Are there any fresh approaches to tackling climate change? And how can they be put into action?
In my view, we must, again, stay focused on the ultimate goal: of eliminating CO2 and other greenhouse gas emissions within 40 years, working steadily to get there. The basic framework of getting there is the Green New Deal. That, again, is focused on investing in energy efficiency and clean renewable energy sources at a rate of about 1.5 to 2 percent of GDP per year, in the US, China, Europe, India — indeed, everywhere. In the US, I have been greatly encouraged by substantial initiatives and campaigns around these goals that are growing in many states, including California, Washington, New York and Colorado — this is even while Trump is busy eviscerating any and all decent federal government-level climate policies enacted under Obama.
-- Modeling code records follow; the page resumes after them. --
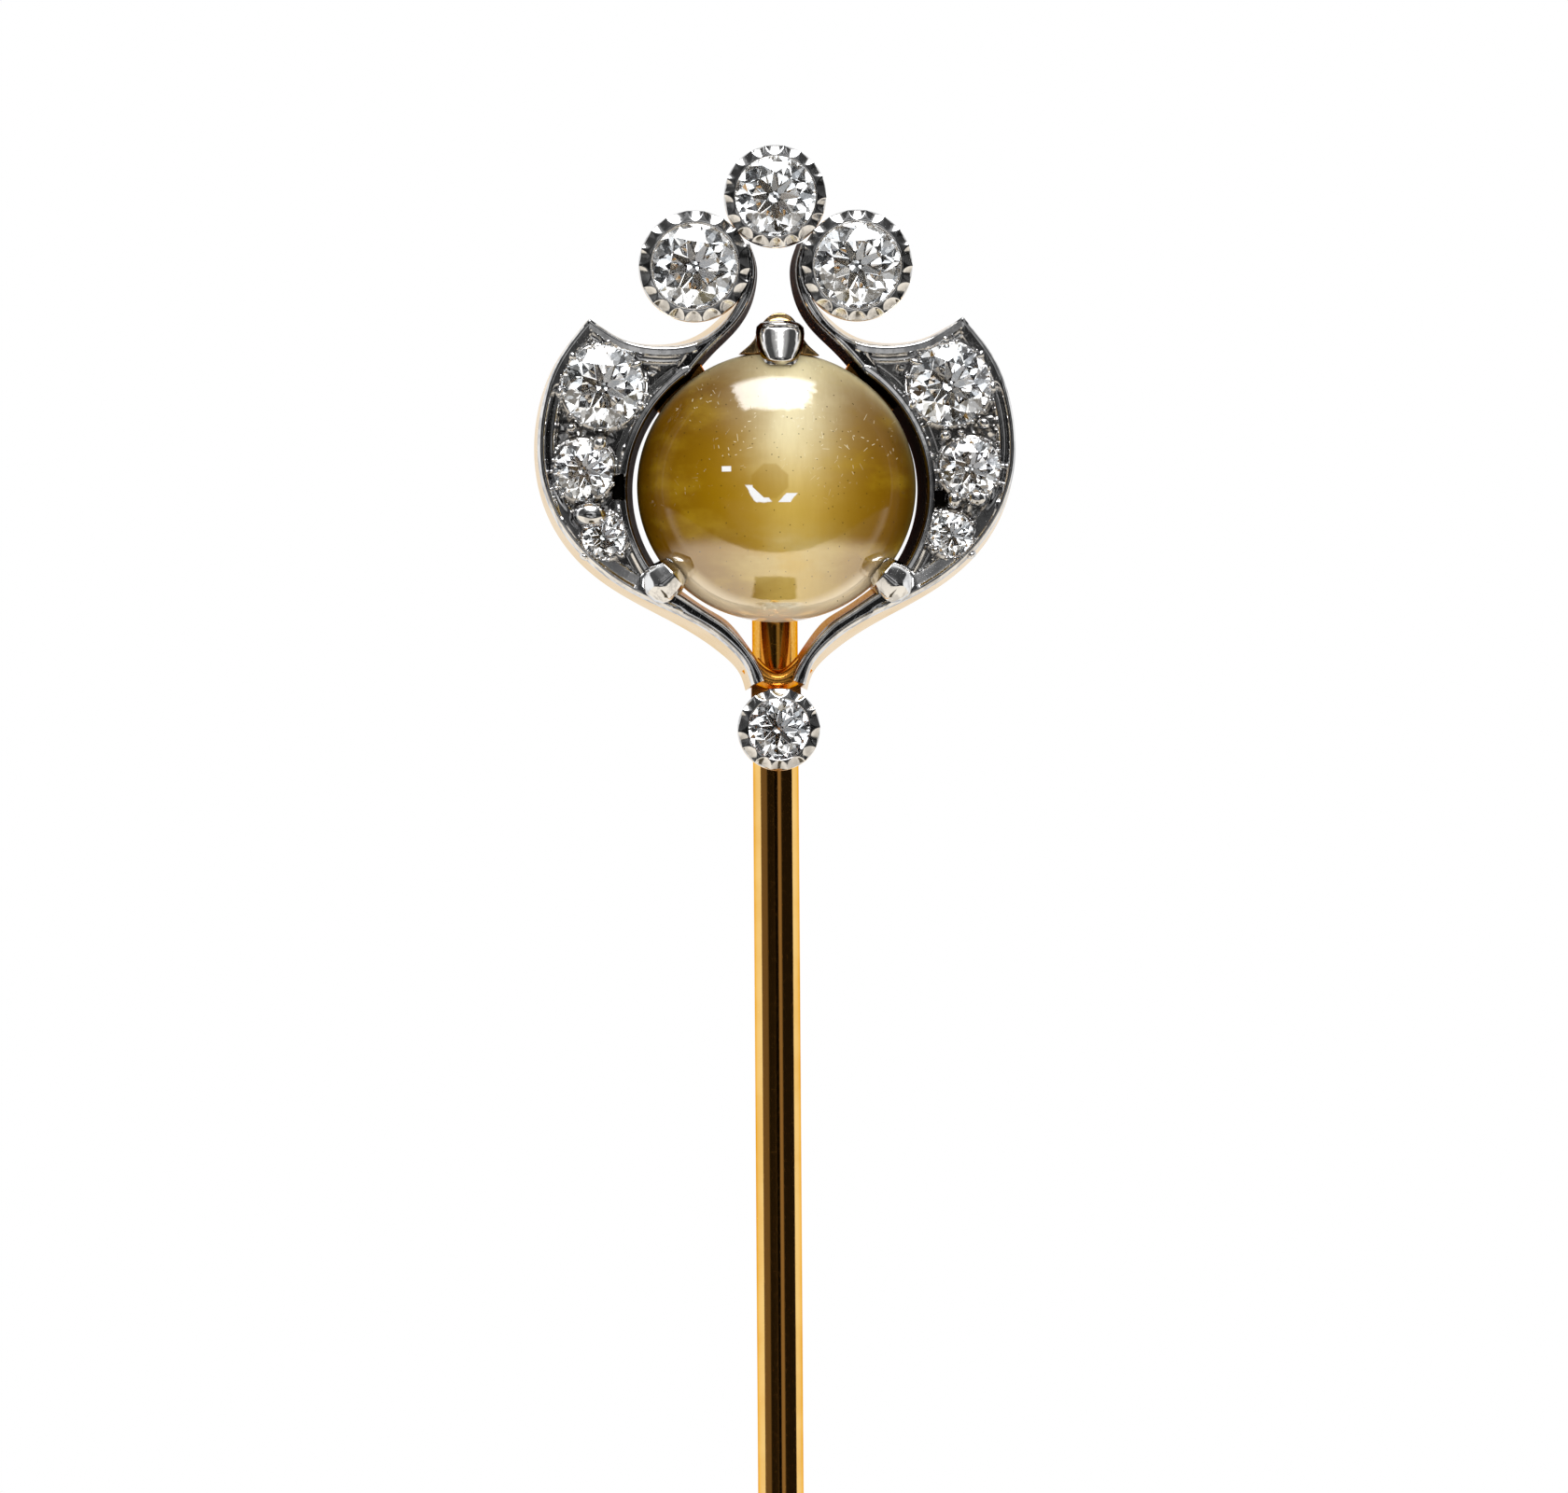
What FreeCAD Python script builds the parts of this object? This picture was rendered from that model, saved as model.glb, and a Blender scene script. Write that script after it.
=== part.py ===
"""A cat's-eye and diamond hat pin: a platinum-fronted gold head on a long gold pin, with a slip-on point guard.

Millimetres. X runs across the head, Z runs up the stem, and the jewelled face looks towards -Y. The origin
is on the stem's axis, level with the lowest edge of the head, where cloth stops. A "depth" is a distance in
front of the stem's axis, so it is minus Y.
"""

import FreeCAD, Part
import math
import os

Vector = FreeCAD.Vector
FACE_AXIS = Vector(0, 1, 0)
STEM_AXIS = Vector(0, 0, 1)

# ---- Driving dimensions ----
STEM_R = 0.575
STEM_TOP, STEM_TOP_R = 4.85, 0.55
STEM_POINT = -44.0
# Below the grip the stem is drawn a little finer, so the point passes easily through the hole the shank fills.
LOWER_R = 0.56
GRIP_TOP, GRIP_BOTTOM = -21.0, -30.0
# The grip's corners stay inside the shank's radius, and are taken off by this many degrees to either side.
GRIP_R, GRIP_CHAMFER = 0.558, 9.0
GRIP_TURNS, GRIP_STEPS_PER_TURN = 2.5, 16
TAPER_START = -35.0
POINT_R = 0.04

HEAD_BACK = 0.6
PLATE_BACK = 1.75
PLATE_FRONT = 2.1
FIELD_DEPTH = 1.88

STONE_Z = 7.1
STONE_RX, STONE_RZ = 3.5, 3.4
STONE_GIRDLE = 1.5
STONE_DOME, STONE_BELLY = 2.3, 0.5
STONE_FLAT = 2.0

# The right wing's bore round the cat's eye is an arc off the stone's centre, so that it hugs the stone above.
# It narrows towards the back.
BORE_X, BORE_Z = 0.24, STONE_Z - 0.08
BORE_FRONT_R, BORE_BACK_R = 3.54, 3.34
BORE_TOP, BORE_BOTTOM = 55.65, -42.0
FIT_GAP = 0.012

RING_INNER, RING_OUTER = 2.55, 3.24
# The webs between the ring and the wings, as angles round the stone on the right.
WEB_START, WEB_END, WEB_DEPTH = 33.0, 59.0, 0.5

# Centre x, centre z and outer radius of each round collet, with the radius of the diamond in it.
COLLETS = {
    "top": (0.0, 14.38, 1.28, 1.05),
    "upper_left": (-2.04, 12.64, 1.39, 1.15),
    "upper_right": (2.04, 12.64, 1.39, 1.15),
    "bottom": (0.0, 1.03, 1.03, 0.80),
}
COLLET_GIRDLE = 1.98
COLLET_LIP = 2.27
SCALLOPS_PER_MM = 13.5

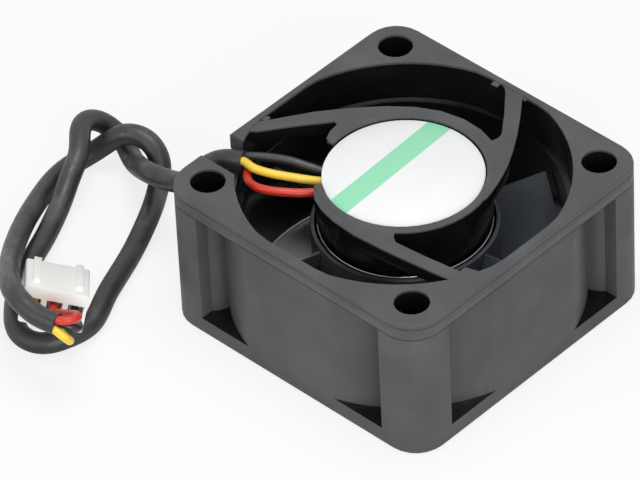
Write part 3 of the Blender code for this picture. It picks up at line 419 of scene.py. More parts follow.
@dataclass(frozen=True)
class WindingFinish(Finish):
    """Enamelled wire, laid in close turns."""

    pitch: float = 0.16 * MM

    def detail(self, tree: ShaderTree, parts: Parts) -> None:
        """Round each turn of the winding, with painted shade in the creases between turns."""
        x, y, _ = tree.axes(parts.vector)
        turns = tree.times(tree.distance(x, y), math.tau / self.pitch, 0.5)
        parts.height = tree.absolute(tree.math("SINE", turns))
        # Painted shade in the creases between the turns.
        parts.colour = tree.mix(tree.spread(parts.height, 0.0, 0.5), self.shade, parts.colour)


@dataclass(frozen=True)
class BoardFinish(Finish):
    """Green solder mask with copper tracks under it."""

    track: Colour = (0.05, 0.26, 0.11)
    track_scale: float = 330.0

    def detail(self, tree: ShaderTree, parts: Parts) -> None:
        """Raise concentric tracks, broken here and there."""
        rings = tree.add("ShaderNodeTexWave", Vector=parts.vector, Scale=self.track_scale,
                         Distortion=1.2, Detail=1.0)
        rings.wave_type = "RINGS"
        rings.rings_direction = "Z"
        broken = tree.spread(tree.noise(parts.vector, self.track_scale, detail=0.0), 0.47, 0.50)
        track = tree.times(tree.spread(rings.outputs["Fac"], 0.55, 0.65), broken)
        parts.colour = tree.mix(track, parts.colour, self.track)
        parts.height = tree.plus(parts.height, track)


@dataclass(frozen=True)
class LaminatedFinish(Finish):
    """Thin steel sheets, stacked along Z."""

    sheet: float = 0.5 * MM

    def detail(self, tree: ShaderTree, parts: Parts) -> None:
        """Draw the joints between the sheets."""
        turn = tree.times(tree.axes(parts.vector)[2], math.tau / self.sheet)
        joint = tree.spread(tree.math("COSINE", turn), 0.86, 0.97)
        parts.colour = tree.mix(joint, parts.colour, self.shade)
        parts.height = tree.math("SUBTRACT", parts.height, joint)


HOUSING = HousingFinish(
    "charcoal_housing_plastic", (0.087, 0.089, 0.094), (0.071, 0.073, 0.077), 0.46,
    gloss_drift=0.05,
    specular=0.25, grain_size=0.11 * MM, grain_depth=0.012 * MM, dust=0.14, scuffs=0.5)
BLADE = Finish(
    "glossy_impeller_plastic", (0.092, 0.101, 0.112), (0.072, 0.080, 0.090), 0.30, gloss_drift=0.05,
    specular=0.3, grain_depth=0.003 * MM, dust=0.25, scuffs=0.3)
LABEL = LabelFinish(
    "striped_label_film", (0.90, 0.91, 0.905), (0.87, 0.885, 0.88), 0.42,
    grain_size=0.3 * MM, grain_depth=0.003 * MM, drift_size=9 * MM, scuffs=0.4)
SLEEVE = Finish(
    "sleeve_tube_black", (0.026, 0.027, 0.029), (0.018, 0.019, 0.021), 0.42, gloss_drift=0.07,
    grain_size=0.14 * MM, grain_depth=0.012 * MM, drift_size=3.5 * MM, dust=0.5, scuffs=0.4)
INSULATION = {
    wire: Finish(f"insulation_{wire.value}", colour, shade, roughness, drift_size=2.0 * MM,
                 grain_depth=0.003 * MM, dust=dust)
    for wire, colour, shade, roughness, dust in (
        (Wire.BLACK, (0.030, 0.030, 0.032), (0.022, 0.022, 0.023), 0.34, 0.3),
        (Wire.RED, (0.66, 0.040, 0.016), (0.56, 0.028, 0.012), 0.34, 0.12),
        (Wire.YELLOW, (0.93, 0.68, 0.07), (0.88, 0.60, 0.05), 0.36, 0.10))
}
NYLON = Finish(
    "plug_nylon", (0.94, 0.935, 0.91), (0.91, 0.90, 0.86), 0.42, scatter=0.25,
    grain_depth=0.004 * MM)
TIN = Finish(
    "tinned_metal", (0.72, 0.71, 0.68), (0.62, 0.61, 0.58), 0.30, metallic=1.0,
    drift_size=1.5 * MM, grain_depth=0.004 * MM, scuffs=0.6)
STEEL = Finish(
    "drawn_steel", (0.60, 0.61, 0.62), (0.50, 0.50, 0.51), 0.26, metallic=1.0,
    drift_size=3 * MM, grain_depth=0.003 * MM, scuffs=0.8)
YOKE = Finish(
    "plated_yoke", (0.34, 0.34, 0.33), (0.29, 0.29, 0.28), 0.22, gloss_drift=0.03, metallic=1.0,
    drift_size=4 * MM, grain_depth=0.002 * MM, scuffs=0.2)
BRASS = Finish(
    "turned_brass", (0.72, 0.52, 0.22), (0.62, 0.43, 0.17), 0.30, metallic=1.0,
    drift_size=3 * MM, scuffs=0.5)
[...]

To really succeed with such Green New Deal programs will mean, specifically, campaigns around implementing strong policies in the areas of regulation, subsidies for clean energy and taxing carbon emissions. The climate movement has to also unequivocally embrace Just Transition for workers and communities that are presently dependent on the fossil fuel industry. Let’s recognize honestly that Trump and company have been feasting on the fact that, to date, environmentalists have not demonstrated a serious commitment around Just Transition. Activists should, of course, also still engage in direct action at institutions where they live and work. But divestment isn’t the only option here. For example, college students can demand that their campuses convert to 100 percent renewable sources and high efficiency to produce energy. Communities can similarly insist that their local governments eliminate the use of fossil fuels altogether. When we win victories on these demands on campuses and in communities, we will at least know that we are directly pushing down CO2 emissions, and thus, very clearly, keeping our eyes on the prize.